Lent begins late this year…throwing Easter late…throwing Pentecost late…and Confirmation with it….. I do not understand God to be some big puppet master in the sky orchestrating our lives, but it is amazing how things often seem to come together in the way that we need them to be. It’s almost as if God knew that we United Methodist would need Lent to wait for the Special General Conference to end so that we could really get our hearts in the right place for a penitent Lent. Of course God doesn’t work that way, but let’s just go with it since it does seem to fit.
We have much for which we all need to repent. It is easy to pick a position and point fingers at the other side. Before and after General Conference there has been plenty of that going around. Some of it is born out of anger. Some of it is born out of a deep hurt. Some of it I struggle to understand. I’m not going to point to our sisters and brothers in the African church. Theirs is a life and culture that I have never experienced so it is not my place. Nor am I going to point to our LGBTQIA+ sisters and brothers. Theirs too is a life that I have never experienced so it is not my place. As a white CIS woman it is my place to love and include those who are not like me. It is my place to seek to understand more than to seek to be understood. And we (white American heterosexual people) don’t do a very good job of seeking understand. Rather, we talk…a lot…and then we talk some more.
Ash Wednesday is just a couple of days away. It is a time of confession. Let us confess our own sin rather than the sin (as we see it) of our sisters and brothers. So of what do we need to repent? Let’s just start with all the ‘isms’ and go from there. We all have at least a few. Perhaps we should add some arrogance to our list in thinking that we can speak for others better than they can speak for themselves. Let’s repent from our unwillingness to really listen to the opinions and ideas of others. I wonder what would happen if we all became comfortable with silence enough to listen completely and then think about what is said or offered of another’s experience before we start to even think about formulating a response.
Ash Wednesday is also a time for contemplating our own mortality and, perhaps this year, contemplating the potential mortality of our church as we know it. The church I grew up in (the Methodist and United Methodist Church) has always been a place where progressives and traditionalists (though we didn’t call them that) lived in tension with one another. It is a reflection of the tension of our faith…a Savior who is both fully human and fully divine; God who both judges and is merciful; grace offered as a free gift; and love of God which we cannot possibly earn nor is it possible to lose. Have we become so much a part of the world that we can no longer live in the tension of what it means to be a Holy People?

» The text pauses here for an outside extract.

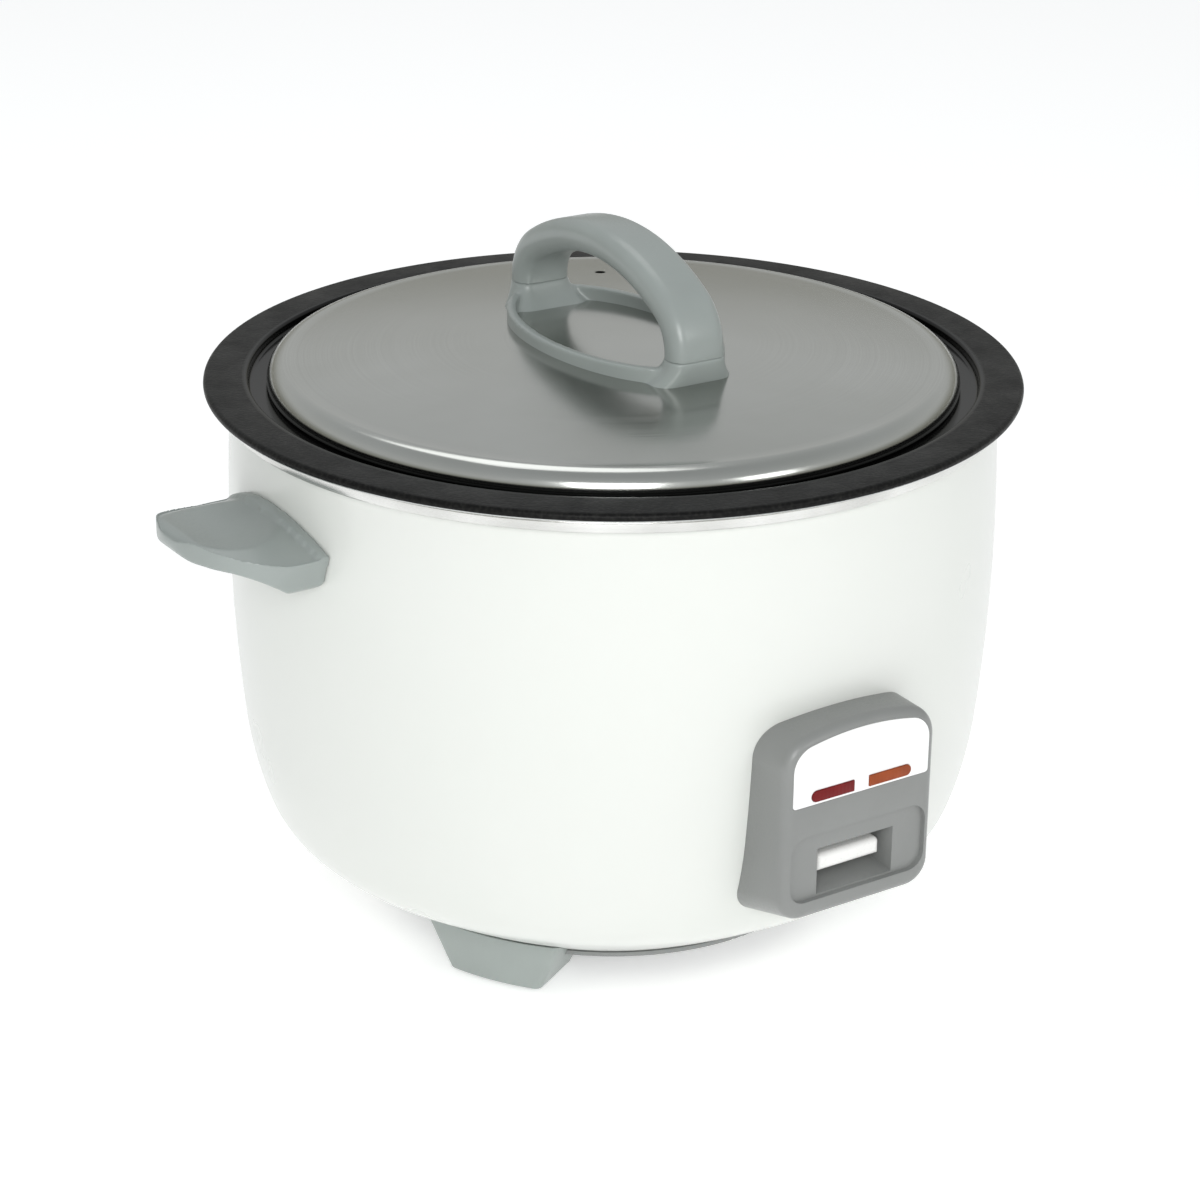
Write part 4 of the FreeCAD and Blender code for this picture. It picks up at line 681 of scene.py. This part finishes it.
# inner liner
linerSettings = {"outer": 0.1565, "inner": 0.1555, "floor": 0.045, "under": 0.044, "corner": 0.040,
                 "flangeTop": 0.2500, "flangeLow": 0.2490, "edge": 0.17115, "hole": 0.01665}


def makeLiner(settings):
    sheet = settings["outer"] - settings["inner"]
    heel = (settings["outer"] - settings["corner"], settings["under"] + settings["corner"])
    profile = [(settings["hole"], settings["floor"]), (settings["hole"], settings["under"])]
    profile += bend(heel, settings["corner"], -90, 0, 10)
    profile += [(settings["outer"], settings["flangeLow"]), (settings["edge"], settings["flangeLow"]),
                (settings["edge"], settings["flangeTop"]), (settings["inner"], settings["flangeTop"])]
    profile += bend(heel, settings["corner"] - sheet, 0, -90, 10)
    profile += [(settings["hole"], settings["floor"])]
    return finishPiece(spinPiece("innerLiner", profile, 144), "inner_liner")


makeLiner(linerSettings)
print("rim, pot and liner made")


# polished lid: shallow dome, turned-down shoulder and a rolled bead
lidSettings = {"radius": 0.1558, "seat": 0.2548, "bead": 0.0016, "shoulder": 0.1458, "shoulderTop": 0.2655,
               "crown": 0.2735, "knee": (0.1532, 0.26295), "sheet": 0.001,
               "arcSteps": 36, "ventRadius": 0.0026, "ventPlace": (0.056, 0.097), "ventDrill": 0.03,
               "fillerLow": 0.25}


def domeArc(settings, drop=0.0):
    # the dome from its crown to its shoulder
    steps = settings["arcSteps"]
    rise = settings["crown"] - settings["shoulderTop"]
    radius = (settings["shoulder"] ** 2 + rise ** 2) / (2 * rise)
    middle = settings["crown"] - radius
    points = []
    for step in range(steps + 1):
        away = settings["shoulder"] * step / steps
        points.append((away, middle + math.sqrt((radius - drop) ** 2 - away ** 2)))
    return points


def makeLid(settings):
    sheet, bead, seat = settings["sheet"], settings["bead"], settings["seat"]
    roll = (settings["radius"] - bead, seat + bead)
    top = domeArc(settings)
    knee = settings["knee"]
    brow = bendThrough(top[-1], knee, (settings["radius"], seat + 2 * bead), 12)
    under = domeArc(settings, sheet)
    inKnee = (knee[0] - 0.8 * sheet, knee[1] - 0.8 * sheet)
    inBrow = bendThrough(under[-1], inKnee, (settings["radius"] - sheet, seat + 2 * bead), 12)
    profile = top + brow[1:] + bend(roll, bead, 0, -235, 14) + inBrow[::-1] + under[-2::-1]
    lid = spinPiece("lidShell", profile, 216)
    bpy.ops.mesh.primitive_cylinder_add(vertices=32, radius=settings["ventRadius"],
                                        depth=settings["ventDrill"],
                                        location=(*settings["ventPlace"], settings["shoulderTop"]))
    cutAway(lid, bpy.context.object)
    return finishPiece(lid, "lid_shell", smoothAngle=40)


makeLid(lidSettings)
print("lid made")


# lid handle: a bow on two flared horns that grow out of an oval rail
handleSettings = {
    "seam": 0.283, "halfSpan": 0.0665, "crownTop": 0.3182, "crownRadius": 0.110, "cornerRadius": 0.022,
    "width": 0.027, "thickness": 0.015, "round": 0.0068, "roundSteps": 7, "turn": -2.0,
}


def bowSpine(settings):
    # (y, z, lean) along the grip's centre line from the front foot to the back one
    top = settings["crownTop"]
    middle = top - settings["crownRadius"]
    side = settings["halfSpan"] - settings["cornerRadius"]
    reach = settings["crownRadius"] - settings["cornerRadius"]
    cornerZ = middle + math.sqrt(reach ** 2 - side ** 2)
    lean = math.atan2(cornerZ - middle, side)
    points = [(-settings["halfSpan"], settings["seam"], 0.0)]
    for step in range(9):
        angle = lean * step / 8
        points.append((-side - settings["cornerRadius"] * math.cos(angle),
                       cornerZ + settings["cornerRadius"] * math.sin(angle), angle))
    for step in range(1, 29):
        angle = lean + (math.pi - 2 * lean) * step / 28
        points.append((-settings["crownRadius"] * math.cos(angle),
                       middle + settings["crownRadius"] * math.sin(angle), angle))
    for step in range(1, 9):
        angle = math.pi - lean + lean * step / 8
        points.append((side - settings["cornerRadius"] * math.cos(angle),
                       cornerZ + settings["cornerRadius"] * math.sin(angle), angle))
    points.append((settings["halfSpan"], settings["seam"], math.pi))
    return points


def makeGrip(settings):
    spine = bowSpine(settings)
    startFresh()
    bpy.ops.mesh.primitive_plane_add(size=1, location=(0, spine[0][0], spine[0][1]))
    grip = bpy.context.object
    grip.name = "lidGrip"
    grip.scale = (settings["width"], settings["thickness"], 1)
    bpy.ops.object.transform_apply(location=True, scale=True)
    bpy.ops.object.mode_set(mode="EDIT")
    bpy.ops.mesh.select_mode(type="VERT")
    bpy.ops.mesh.bevel(offset=settings["round"], segments=settings["roundSteps"], affect="VERTICES")
    here = spine[0]
    for point in spine[1:]:
        step = (0, point[0] - here[0], point[1] - here[1])
        bpy.ops.mesh.extrude_region_move(TRANSFORM_OT_translate={"value": step})
        bpy.ops.transform.rotate(value=point[2] - here[2], orient_axis="X",
                                 center_override=(0, point[0], point[1]))
        here = point
    closeMesh()
    bpy.ops.object.mode_set(mode="OBJECT")
    grip.rotation_euler.z = math.radians(settings["turn"])
    return finishPiece(grip, "lid_handle_grip", smoothAngle=50)


makeGrip(handleSettings)

hornSettings = {
    "ovalLength": 0.069, "ovalWidth": 0.039, "rail": 0.0042, "railTop": 0.2785, "low": 0.2665,
    "top": (0.0665, 0.2830, 0.027, 0.0150), "foot": (0.0545, 0.2665, 0.052, 0.026),
    "round": 0.0062, "roundSteps": 6, "steps": 9, "spread": 1.7, "voxel": 0.0008, "smooth": 9,
    "outline": (0.042, 0.0775, 0.1),
}


def makeOvalRail(settings):
    startFresh()
    bpy.ops.mesh.primitive_circle_add(vertices=128, radius=1, fill_type="NGON",
                                      location=(0, 0, settings["low"]))
    rail = bpy.context.object
    rail.name = "handleRail"
    rail.scale = (settings["ovalWidth"], settings["ovalLength"], 1)
    bpy.ops.object.transform_apply(location=True, scale=True)
    bpy.ops.object.mode_set(mode="EDIT")
    bpy.ops.mesh.select_mode(type="FACE")
    bpy.ops.mesh.select_all(action="SELECT")
    bpy.ops.mesh.inset(thickness=settings["rail"])
    bpy.ops.mesh.delete(type="FACE")
    bpy.ops.mesh.select_all(action="SELECT")
    bpy.ops.mesh.extrude_region_move(
        TRANSFORM_OT_translate={"value": (0, 0, settings["railTop"] - settings["low"])})
    closeMesh()
    bpy.ops.object.mode_set(mode="OBJECT")
    return rail


def makeHorn(settings, side):
    # a rounded block lofted down from the grip's seam, spreading as it nears the lid
    topY, topZ, topWide, topDeep = settings["top"]
    footZ = settings["foot"][1]
    startFresh()
    bpy.ops.mesh.primitive_plane_add(size=1, location=(0, side * topY, topZ))
    horn = bpy.context.object
    horn.name = "handleHorn"
    horn.scale = (topWide, topDeep, 1)
    bpy.ops.object.transform_apply(location=True, scale=True)
    bpy.ops.object.mode_set(mode="EDIT")
    bpy.ops.mesh.select_mode(type="VERT")
    bpy.ops.mesh.select_all(action="SELECT")
    bpy.ops.mesh.bevel(offset=settings["round"], segments=settings["roundSteps"], affect="VERTICES")
    place = (topY, topZ, topWide, topDeep)
    for step in range(1, settings["steps"] + 1):
        down = step / settings["steps"]
        ease = down ** settings["spread"]
        goal = [start + (end - start) * ease for start, end in zip(settings["top"], settings["foot"])]
        goal[1] = topZ + (footZ - topZ) * down
        move = (0, side * (goal[0] - place[0]), goal[1] - place[1])
        bpy.ops.mesh.extrude_region_move(TRANSFORM_OT_translate={"value": move})
        bpy.ops.transform.resize(value=(goal[2] / place[2], goal[3] / place[3], 1),
                                 center_override=(0, side * goal[0], goal[1]))
        place = goal
    closeMesh()
    bpy.ops.object.mode_set(mode="OBJECT")
    # its foot keeps within a long oval, like the bow of a boat
    bpy.ops.mesh.primitive_cylinder_add(vertices=96, radius=1, depth=1, location=(0, 0, footZ))
    outline = bpy.context.object
    outline.scale = settings["outline"]
    applyModifier(horn, "BOOLEAN", operation="INTERSECT", solver="EXACT", object=outline)
    bpy.data.objects.remove(outline)
    return horn


def joinPieces(pieces):
    startFresh()
    for piece in pieces:
        piece.select_set(True)
    bpy.context.view_layer.objects.active = pieces[0]
    bpy.ops.object.join()
    return pieces[0]


def meltTogether(piece, voxel, smooth):
    # one skin over the joined forms, with the moulding's soft inside corners
    applyModifier(piece, "REMESH", mode="VOXEL", voxel_size=voxel)
    applyModifier(piece, "SMOOTH", factor=0.5, iterations=smooth)


def makeHandleBase(settings):
    base = joinPieces([makeOvalRail(settings), makeHorn(settings, -1), makeHorn(settings, 1)])
    base.name = "lidHandleBase"
    meltTogether(base, settings["voxel"], settings["smooth"])
    base.rotation_euler.z = math.radians(handleSettings["turn"])
    dome = domeArc(lidSettings)
    low = lidSettings["fillerLow"]
    under = spinPiece("domeFiller", [(0, low), (dome[-1][0], low)] + dome[::-1], 96)
    cutAway(base, under)
    return finishPiece(base, "lid_handle_base", smoothAngle=60)


makeHandleBase(hornSettings)
print("lid handle made")


# side handles: a thick wing, dished behind the raised strip that hugs the drum
sideHandleSettings = {"strip": 0.1795, "gap": 0.00015, "voxel": 0.0008, "soften": 10, "settle": 5,
                      "dish": 0.0022}


def pickVerts(wanted):
    # selects the vertices of the mesh in edit mode whose place is wanted
    bpy.ops.mesh.select_mode(type="VERT")
    bpy.ops.mesh.select_all(action="DESELECT")
    bpy.ops.object.mode_set(mode="OBJECT")
    for vertex in bpy.context.object.data.vertices:
        vertex.select = wanted(vertex.co, vertex.normal)
    bpy.ops.object.mode_set(mode="EDIT")


def makeSideHandle(settings):
    handle = looseCopy("side_handle_right", "sideHandleRight")
    meltTogether(handle, settings["voxel"], settings["soften"])
    bpy.ops.object.mode_set(mode="EDIT")
    pickVerts(lambda co, normal: normal.z > 0.5 and math.hypot(co.x, co.y) > settings["strip"])
    bpy.ops.transform.translate(value=(0, 0, -settings["dish"]))
    bpy.ops.object.mode_set(mode="OBJECT")
    applyModifier(handle, "SMOOTH", factor=0.5, iterations=settings["settle"])
    cutAway(handle, drumFiller(drumSettings, settings["gap"]))
    return handle


def mirrorCopy(piece, name):
    other = piece.copy()
    other.data = piece.data.copy()
    other.name = name
    scene.collection.objects.link(other)
    startFresh()
    other.select_set(True)
    bpy.context.view_layer.objects.active = other
    bpy.ops.object.mode_set(mode="EDIT")
    bpy.ops.mesh.select_all(action="SELECT")
    bpy.ops.transform.resize(value=(-1, 1, 1), center_override=(0, 0, 0))
    bpy.ops.mesh.normals_make_consistent(inside=False)
    bpy.ops.object.mode_set(mode="OBJECT")
    return other


rightHandle = makeSideHandle(sideHandleSettings)
leftHandle = mirrorCopy(rightHandle, "sideHandleLeft")
finishPiece(rightHandle, "side_handle_right", smoothAngle=60)
finishPiece(leftHandle, "side_handle_left", smoothAngle=60)
print("side handles made")


# moulded parts whose form is the design's own, with their sharp edges eased
moulded = [
    {"node": "control_panel_housing", "name": "panelHousing", "edge": 0.0006},
    {"node": "indicator_faceplate", "name": "indicatorPlate", "edge": 0.0002},
    {"node": "cook_lamp_lens", "name": "cookLens", "edge": 0.0002},
    {"node": "warm_lamp_lens", "name": "warmLens", "edge": 0.0002},
    {"node": "switch_paddle", "name": "switchPaddle", "edge": 0.0004},
    {"node": "power_inlet_housing", "name": "inletHousing", "edge": 0.0004},
    {"node": "base_cover", "name": "baseCover", "edge": 0.0003},
    {"node": "front_left_foot", "name": "footFrontLeft", "edge": 0.0006},
    {"node": "front_right_foot", "name": "footFrontRight", "edge": 0.0006},
    {"node": "rear_foot", "name": "footRear", "edge": 0.0006},
]


def easedCopy(settings):
    piece = looseCopy(settings["node"], settings["name"])
    applyModifier(piece, "BEVEL", width=settings["edge"], segments=3, limit_method="ANGLE",
                  angle_limit=math.radians(35))
    return finishPiece(piece, settings["node"], smoothAngle=35)


for settings in moulded:
    easedCopy(settings)
print("moulded parts eased")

Lastly, Ash Wednesday as the first day of Lent is also for many people the beginning of the tradition of giving something up for Lent. It often begins as a day of fasting, i.e., giving up something. Some people add other fasts throughout Lent. I will fast for Ash Wednesday as I turn my attention to both confession and contemplation. I hope that you will join me both in a fast and the break-fast after 6 p.m. services. I will also add other fasts throughout the season this year although this has never been my practice in the past. This is just the year for it. And rather than giving something up (chocolate, sweets, carbs, Facebook, computer games, etc.), I plan to take something on this year. And I’m going to tell you what I plan so that you can lovingly nudge me when I fail to get me back on track.
This year I’m going to take on silence in the midst of the noise. Many of you know the importance of silence in my prayer life. I suspect that has been easy compared to silence in the noise. I will strive to fully listen before formulating a response. Hard to do, I know, but I shall try. Perhaps I will resort to lots of chocolate, carbs, etc. in an effort to stay silent! But I truly want this to be a Holy Lent. I don’t know what tomorrow holds. I don’t know what’s coming for the church that I love so dearly. What I do know is that Christ is walking along each one of us in what can sometimes seem like a moonless night without a single star. And because Christ is here, we are not alone and we will get through whatever the future holds. We will come out on the other side a stronger, more closely bound, more Christ-like people.
May you find your way to a Holy Lent as we walk this path together, holding onto one another.